The tenant moved to dismiss the proceeding on the basis of a defective rent demand and
that the petition fails to state a cause of action. The tenant argues that the rent demand
inaccurately states that the tenant has not paid any rent from August, 2001 forward. The
Department of Social Services (DSS) paid tenant's monthly rent in the amount of $286.00 for
the period of August, 2001 through and beyond January, 2002 (payment in January, 2002 was
$192.00). These payments are not reflected in the rent demand nor petition which allege that
the tenant has not paid any rent for this period. The landlord argued that credit had been given
for all payments received by DSS for that period. The landlord applied any and all payments
received, including the DSS payments, to the older arrears.
The court, noting that a rent payment designated for a specific month must be applied
toward that month, ruled that the rent demand was defective. The landlord could have provided
a monthly breakdown as to the arrears, but instead chose to present a rent demand inaccurate
as to the origin of the arrears and a total dollar amount that may or may not be accurate.
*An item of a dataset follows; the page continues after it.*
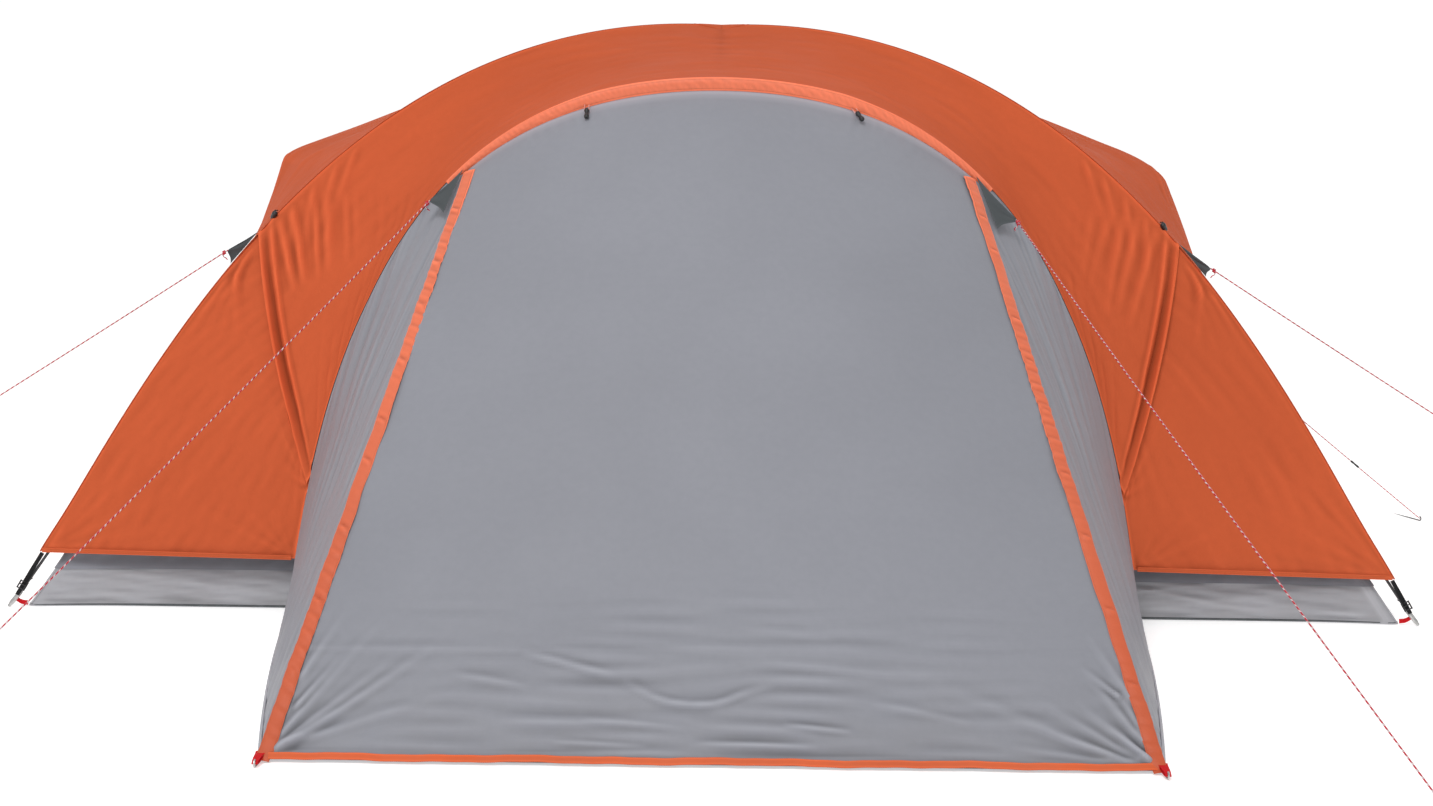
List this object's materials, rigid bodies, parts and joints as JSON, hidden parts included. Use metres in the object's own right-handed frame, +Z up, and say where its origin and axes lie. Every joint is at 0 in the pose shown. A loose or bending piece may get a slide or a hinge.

The
court dismissed the petition, but allowed the landlord to commence a new proceeding with an
accurate, detailed explanation of the arrears.
- Case Caption:
- Carnegie Park Assoc. v. Graff
- Issues/Legal Principles:
- A ten-day notice to cure is not a jurisdictional prerequisite for the landlord's cause of
action for nuisance and the petitioner is not required to serve a notice to cure in this instance for
this type of violation of the tenancy and consequently, the petitioner is not obligated to state in
the termination notice the manner in which the tenant did not comply with the notice to
cure.
- Keywords:
- nuisance; objectionable conduct; subject matter jurisdiction; condition subsequent;
condition precedent; conditional limitation; breach of substantial obligation of the lease
- Court:
- Civil Housing Court, New York County
- Judge:
- Hon. Douglas Hoffman
- Date:
- June 26, 2002
- Citation:
- NYLJ, page 19, col 3
- Referred Statutes:
- 24 C.F.R. 880.603(c)(1); RPAPL 711; RPAPL 701; RPAPL 735; RPAPL 713
- Summary:
- The landlord brought a holdover proceeding against the tenant based upon nuisance,
alleging that the tenant has engaged in a course of conduct, specifically repeated and prolonged
banging on walls and pipes, over a period of years that has substantially interfered with the
ability of tenant's neighbors to enjoy the beneficial use of their apartments. The court concluded
that the tenant suffers from mental illness, including delusional conduct. From the evidence,
testimony from several of the tenant's neighbors and the landlord's employees that was not
controverted by the tenant's witnesses, the court concluded that the tenant incorrectly believes
that his neighbors are making noises on a regular basis that justify his banging on the walls and
pipes of his apartment in an attempt to compel his neighbors to cease their intentional and
conspiratorial actions against him. In fact, the noises the tenant hears were merely those of
ordinary life, such as someone walking, using the bathroom, or engaging in some other mundane
activity.
Prior to trial the tenant had moved to dismiss the petition because the landlord failed to
allege any post-notice to cure acts in its notice of termination and the notice of termination lacks
specificity. The court ruled that the landlord was not obligated to state in the termination notice
the manner in which the tenant did not comply with the notice to cure. The court also ruled that
the tenant was placed on notice of the basis for the petition and that the conduct alleges not just
a violation of the lease, but a nuisance cause of action as well. The tenant argued that his lease
did not permit eviction based on nuisance. The court ruled that Paragraph 23 of the lease
permits termination of the tenancy based upon repeated violations of the rental agreement,
including violations which interfere with the rights and quiet enjoyment of other tenants. The
tenant argued that a lease he received in the context of his annual section 8 recertification during
litigation of the instant proceeding created a new tenancy, vitiating the termination of the
tenancy. The court rejected this argument, noting that after the landlord terminated the tenancy
and was actively engaged in prosecuting an eviction proceeding against the tenant, it cannot be
said that the tenant had any reasonable expectation that the parties intended to reinstate the
tenancy when the renewal lease was offered without either negotiation or consideration
therefor.
Finally, the tenant argued that the court lacked subject matter jurisdiction to decide this
proceeding because the proceeding is based upon breach of a condition subsequent rather than
pursuant to a conditional limitation in the lease. The court rejected this argument as well, noting
that the tenant committed a nuisance, which constituted a material breach of a substantial
obligation of the tenancy. The court also examined the lease and ruled that the language of the
lease is in the nature of a conditional limitation, not a condition subsequent. The court also
ruled that it has subject matter jurisdiction regardless of whether or not the lease clause in
question is interpreted as a conditional limitation or a condition subsequent. Thus, the court
ruled, it had subject matter jurisdiction to decide the proceeding.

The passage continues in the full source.